TASK STATEMENT: Return the listing below in full, with every line exactly as it is.

COLLECTED DATA:
+++++

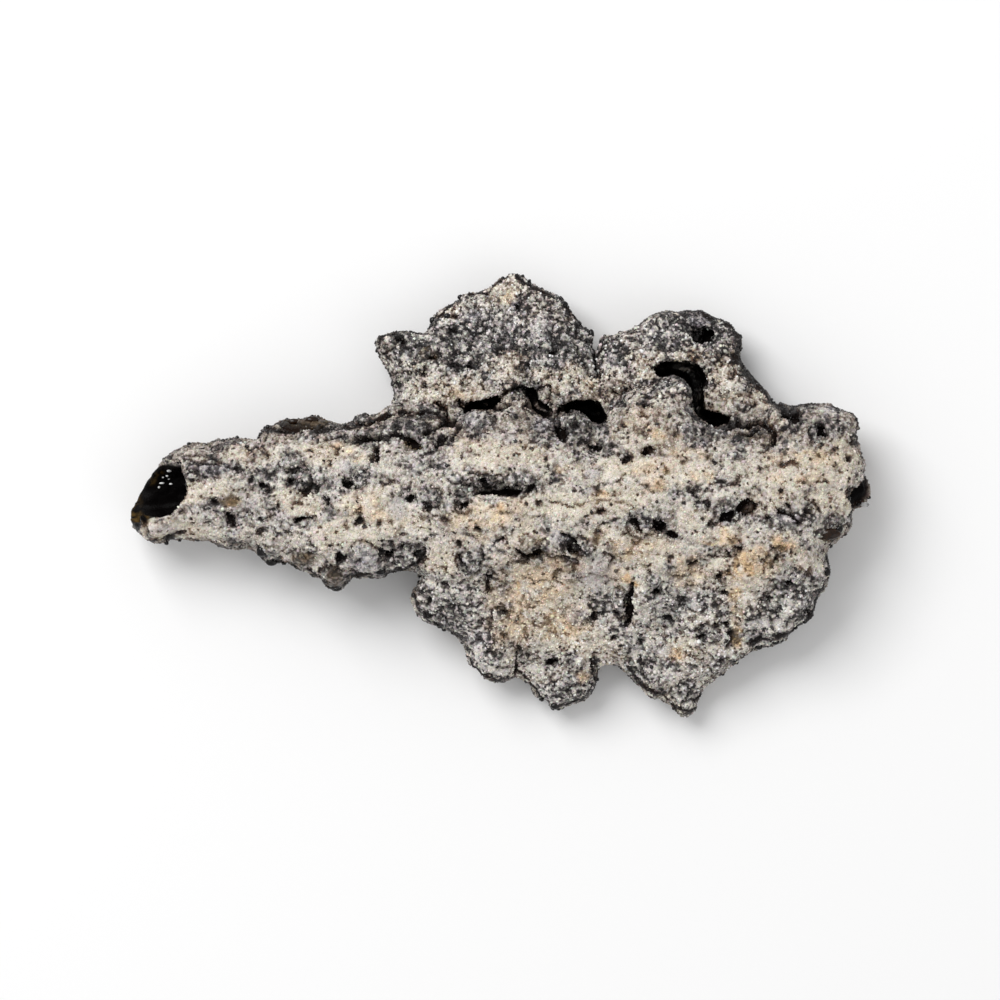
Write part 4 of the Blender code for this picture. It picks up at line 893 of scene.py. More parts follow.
def sand_tone(points, ground):
    """How light the sand is at each point, from 0 for black glass to 1 for white quartz, painted
    shade included.
    """
    leaf = ground["leaf"]
    tone = summed(TONE, ground) - LEAF_SHADE * leaf * (1.0 - 0.6 * ground["cream"])
    tone += LOBE_LIGHT * smoothstep(*LOBE_LIGHT_SIDE, points[:, 1])
    tone += LAVENDER_LIGHT * ground["lavender"] - AMBER_SHADE * ground["amber"]
    tone -= MOUTH_SHADE * smoothstep(*MOUTH_SHADE_SIDE, points[:, 0])
    # Painted shade in the valley between the tube and the wing.
    tone -= VALLEY_SHADE * np.exp(-((points[:, 1] - VALLEY_MIDDLE) / VALLEY_WIDTH) ** 2)
    near, second, number = cobbles(points, "sand")
    _, _, fine_number = cobbles(points, "fine_sand")
    drift = SAND_SHARE * number + FINE_SAND_SHARE * fine_number - 1.0
    drift += layer(points, "tone_drift")
    swing = summed(TONE_SWING, ground) * drift
    # A leaf swings further to the dark than to the light.
    tone += swing * np.where(drift > 0.0, 1.0 - 0.35 * leaf, 1.0 + 0.15 * leaf)
    # Painted shade in the seams between the sand's cells.
    seam = smoothstep(*SEAM_WIDTH, second - near)
    seam *= smoothstep(-0.3, 0.3, layer(points, "seam_break"))
    tone -= summed(SEAM_SHADE, ground) * seam
    for cells in ("long_flecks", "round_flecks"):
        fleck, _, fleck_number = cobbles(points, cells)
        fleck_size = FLECK_SIZE + FLECK_SPREAD * fleck_number ** 2
        tone -= FLECK_SHADE * smoothstep(fleck_size, 0.6 * fleck_size, fleck)
    # Painted shade in the hollows and on the sideways faces.
    tone -= summed(SHADOW, ground)
    tone -= PALE_LOSS * np.maximum(tone - PALE_LIMIT, 0.0)
    return np.clip(tone, 0.0, 1.0)


def crust_relief(points, ground, upper):
    """Height over the smooth skin in millimetres. It also says, in ground, how much painted shade
    the relief gives each point, and how grey and creamy it leaves it.
    """
    leaf = ground["leaf"]
    height = layer(points, "swell") + layer(points, "ridges") + layer(points, "fuzz")

    # Pebbles and crumbs, with sunken corners, painted with shade, where three or more meet.
    near, _, number = cobbles(points, "pebbles")
    near_crumb, _, crumb_number = cobbles(points, "crumbs")
    height += (PEBBLE_MEAN - near) * PEBBLE_HEIGHT * (1.0 - 0.5 * leaf)
    height += (CRUMB_MEAN - near_crumb) * CRUMB_HEIGHT
    corner = smoothstep(*PEBBLE_CORNER, near) * (1.0 - 0.4 * leaf)
    crumb_corner = smoothstep(*CRUMB_CORNER, near_crumb) * (crumb_number > 0.4)
    height -= PEBBLE_CORNER_DEPTH * corner + CRUMB_CORNER_DEPTH * crumb_corner

    # Lumps, with a broken moat about each, which is also painted with shade.
    lump_reach, lump_row = ellipses(points, LUMPS, *LUMP_WANDER)
    lump_size = np.array([0.5 * (half_x + half_y) for _, _, half_x, half_y in LUMPS])[lump_row]
    dome = np.sqrt(np.clip(1.0 - lump_reach ** 2, 0.0, 1.0))
    moat = smoothstep(-0.25, 0.35, layer(points, "moat_break"))
    moat *= np.exp(-((lump_reach - MOAT_MIDDLE) / MOAT_WIDTH) ** 2)
    height += upper * (LUMP_HEIGHT - LEAF_LUMP_LOSS * leaf) * lump_size * dome
    height -= upper * MOAT_DEPTH * moat

    # Pits and crevices, which are also painted with shade.
    pit_reach, pit_row = ellipses(points, PITS, *PIT_WANDER)
    pit_reach += layer(points, "pit_edge") + PIT_SHRINK
    pit_depth = np.array([PIT_DEPTH * (half_x + half_y) for _, _, half_x, half_y in PITS])[pit_row]
    darkness = np.array([1.0] * DEEP_PITS + [*PIT_DARKNESS] * len(PITS))[pit_row]
    pit = upper * darkness * smoothstep(1.1, 0.5, pit_reach)
    lines = [(half, *line) for half, _, *line in CREVICES]
    crack_reach, crack_row = cracks(points, lines, *CREVICE_WANDER)
    crack_depth = np.array([CREVICE_DEPTH * depth for _, depth, *_ in CREVICES])[crack_row]
    full = np.array([half / FULL_CREVICE for half, *_ in CREVICES])[crack_row]
    crack = upper * np.clip(full, CREVICE_FAINTEST, 1.0) * smoothstep(1.35, 0.5, crack_reach)
    height -= np.maximum(pit * pit_depth, crack * crack_depth)

    # Grooves along the tube's mouth, and the swellings of the outline.
    groove = smoothstep(0.22, 0.0, np.abs(layer(points, "mouth_grooves")))
    height -= GROOVE_DEPTH * smoothstep(*GROOVED_END, points[:, 0]) * groove
    for x, y, reach, swelling in SWELLINGS:
        away = np.hypot(points[:, 0] - x, points[:, 1] - y) / reach
        height += swelling * np.exp(-away ** 2)

    # Painted shade in the pits, cracks, corners and moats, and along the dark rim lines, which are
    # partly dark glass; and what the relief makes greyer or less creamy.
    rim_reach, _ = cracks(points, RIM_LINES, *RIM_WANDER)
    rim = smoothstep(1.6, 0.6, rim_reach) * smoothstep(-0.7, -0.1, layer(points, "rim_break"))
    lump = upper * smoothstep(1.1, 0.85, lump_reach) * (1.0 - 0.65 * leaf)
    odd_pebble = 0.7 * smoothstep(0.80, 0.86, number)
    halo = 0.7 * upper * smoothstep(2.2, 1.1, pit_reach)
    shadows = (pit, crack, 0.95 * rim, 0.6 * corner, 0.5 * crumb_corner, 0.6 * upper * moat)
    ground["dark"] = np.maximum.reduce(shadows)
    ground["cream"] = ground["cream"] * (1.0 - rim)
    ground["grey"] = np.maximum.reduce((ground["grey"], 0.85 * lump, odd_pebble, halo))
    return height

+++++

REPLY:
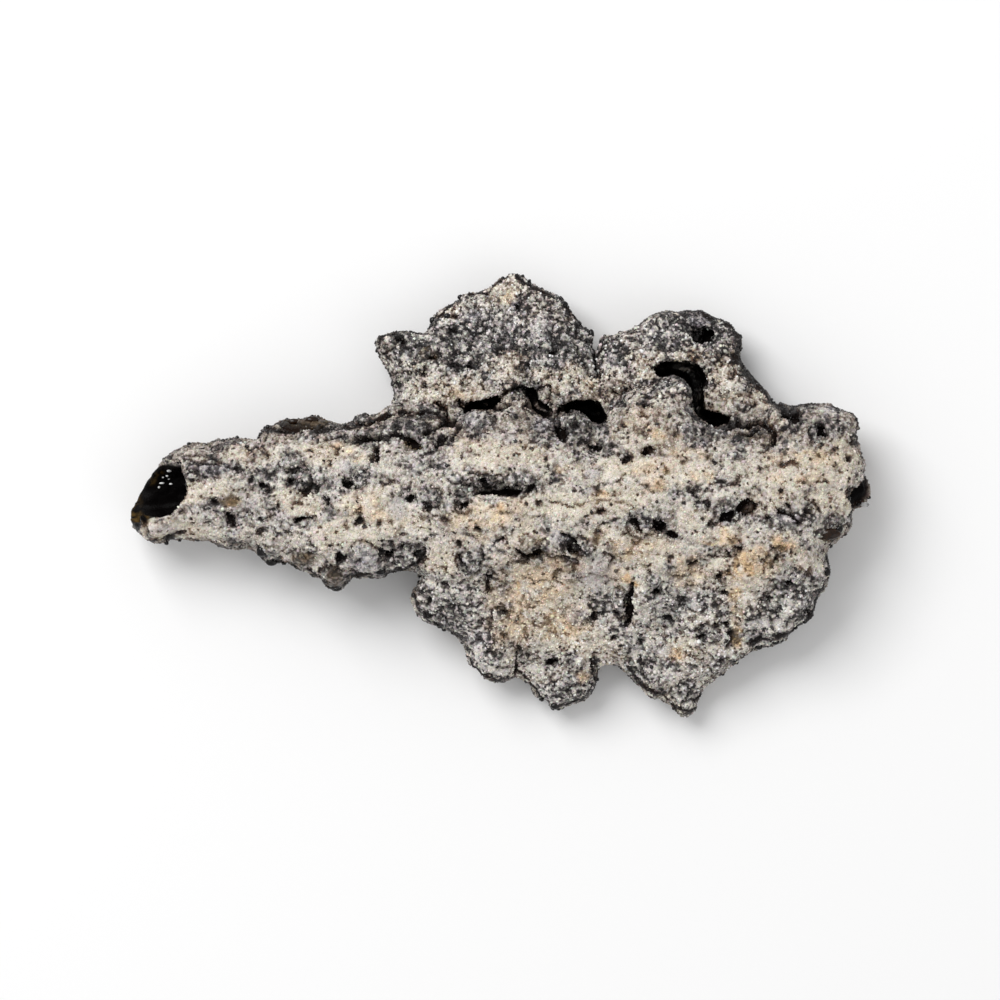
Write part 4 of the Blender code for this picture. It picks up at line 893 of scene.py. More parts follow.
def sand_tone(points, ground):
    """How light the sand is at each point, from 0 for black glass to 1 for white quartz, painted
    shade included.
    """
    leaf = ground["leaf"]
    tone = summed(TONE, ground) - LEAF_SHADE * leaf * (1.0 - 0.6 * ground["cream"])
    tone += LOBE_LIGHT * smoothstep(*LOBE_LIGHT_SIDE, points[:, 1])
    tone += LAVENDER_LIGHT * ground["lavender"] - AMBER_SHADE * ground["amber"]
    tone -= MOUTH_SHADE * smoothstep(*MOUTH_SHADE_SIDE, points[:, 0])
    # Painted shade in the valley between the tube and the wing.
    tone -= VALLEY_SHADE * np.exp(-((points[:, 1] - VALLEY_MIDDLE) / VALLEY_WIDTH) ** 2)
    near, second, number = cobbles(points, "sand")
    _, _, fine_number = cobbles(points, "fine_sand")
    drift = SAND_SHARE * number + FINE_SAND_SHARE * fine_number - 1.0
    drift += layer(points, "tone_drift")
    swing = summed(TONE_SWING, ground) * drift
    # A leaf swings further to the dark than to the light.
    tone += swing * np.where(drift > 0.0, 1.0 - 0.35 * leaf, 1.0 + 0.15 * leaf)
    # Painted shade in the seams between the sand's cells.
    seam = smoothstep(*SEAM_WIDTH, second - near)
    seam *= smoothstep(-0.3, 0.3, layer(points, "seam_break"))
    tone -= summed(SEAM_SHADE, ground) * seam
    for cells in ("long_flecks", "round_flecks"):
        fleck, _, fleck_number = cobbles(points, cells)
        fleck_size = FLECK_SIZE + FLECK_SPREAD * fleck_number ** 2
        tone -= FLECK_SHADE * smoothstep(fleck_size, 0.6 * fleck_size, fleck)
    # Painted shade in the hollows and on the sideways faces.
    tone -= summed(SHADOW, ground)
    tone -= PALE_LOSS * np.maximum(tone - PALE_LIMIT, 0.0)
    return np.clip(tone, 0.0, 1.0)


def crust_relief(points, ground, upper):
    """Height over the smooth skin in millimetres. It also says, in ground, how much painted shade
    the relief gives each point, and how grey and creamy it leaves it.
    """
    leaf = ground["leaf"]
    height = layer(points, "swell") + layer(points, "ridges") + layer(points, "fuzz")

    # Pebbles and crumbs, with sunken corners, painted with shade, where three or more meet.
    near, _, number = cobbles(points, "pebbles")
    near_crumb, _, crumb_number = cobbles(points, "crumbs")
    height += (PEBBLE_MEAN - near) * PEBBLE_HEIGHT * (1.0 - 0.5 * leaf)
    height += (CRUMB_MEAN - near_crumb) * CRUMB_HEIGHT
    corner = smoothstep(*PEBBLE_CORNER, near) * (1.0 - 0.4 * leaf)
    crumb_corner = smoothstep(*CRUMB_CORNER, near_crumb) * (crumb_number > 0.4)
    height -= PEBBLE_CORNER_DEPTH * corner + CRUMB_CORNER_DEPTH * crumb_corner

    # Lumps, with a broken moat about each, which is also painted with shade.
    lump_reach, lump_row = ellipses(points, LUMPS, *LUMP_WANDER)
    lump_size = np.array([0.5 * (half_x + half_y) for _, _, half_x, half_y in LUMPS])[lump_row]
    dome = np.sqrt(np.clip(1.0 - lump_reach ** 2, 0.0, 1.0))
    moat = smoothstep(-0.25, 0.35, layer(points, "moat_break"))
    moat *= np.exp(-((lump_reach - MOAT_MIDDLE) / MOAT_WIDTH) ** 2)
    height += upper * (LUMP_HEIGHT - LEAF_LUMP_LOSS * leaf) * lump_size * dome
    height -= upper * MOAT_DEPTH * moat

    # Pits and crevices, which are also painted with shade.
    pit_reach, pit_row = ellipses(points, PITS, *PIT_WANDER)
    pit_reach += layer(points, "pit_edge") + PIT_SHRINK
    pit_depth = np.array([PIT_DEPTH * (half_x + half_y) for _, _, half_x, half_y in PITS])[pit_row]
    darkness = np.array([1.0] * DEEP_PITS + [*PIT_DARKNESS] * len(PITS))[pit_row]
    pit = upper * darkness * smoothstep(1.1, 0.5, pit_reach)
    lines = [(half, *line) for half, _, *line in CREVICES]
    crack_reach, crack_row = cracks(points, lines, *CREVICE_WANDER)
    crack_depth = np.array([CREVICE_DEPTH * depth for _, depth, *_ in CREVICES])[crack_row]
    full = np.array([half / FULL_CREVICE for half, *_ in CREVICES])[crack_row]
    crack = upper * np.clip(full, CREVICE_FAINTEST, 1.0) * smoothstep(1.35, 0.5, crack_reach)
    height -= np.maximum(pit * pit_depth, crack * crack_depth)

    # Grooves along the tube's mouth, and the swellings of the outline.
    groove = smoothstep(0.22, 0.0, np.abs(layer(points, "mouth_grooves")))
    height -= GROOVE_DEPTH * smoothstep(*GROOVED_END, points[:, 0]) * groove
    for x, y, reach, swelling in SWELLINGS:
        away = np.hypot(points[:, 0] - x, points[:, 1] - y) / reach
        height += swelling * np.exp(-away ** 2)

    # Painted shade in the pits, cracks, corners and moats, and along the dark rim lines, which are
    # partly dark glass; and what the relief makes greyer or less creamy.
    rim_reach, _ = cracks(points, RIM_LINES, *RIM_WANDER)
    rim = smoothstep(1.6, 0.6, rim_reach) * smoothstep(-0.7, -0.1, layer(points, "rim_break"))
    lump = upper * smoothstep(1.1, 0.85, lump_reach) * (1.0 - 0.65 * leaf)
    odd_pebble = 0.7 * smoothstep(0.80, 0.86, number)
    halo = 0.7 * upper * smoothstep(2.2, 1.1, pit_reach)
    shadows = (pit, crack, 0.95 * rim, 0.6 * corner, 0.5 * crumb_corner, 0.6 * upper * moat)
    ground["dark"] = np.maximum.reduce(shadows)
    ground["cream"] = ground["cream"] * (1.0 - rim)
    ground["grey"] = np.maximum.reduce((ground["grey"], 0.85 * lump, odd_pebble, halo))
    return height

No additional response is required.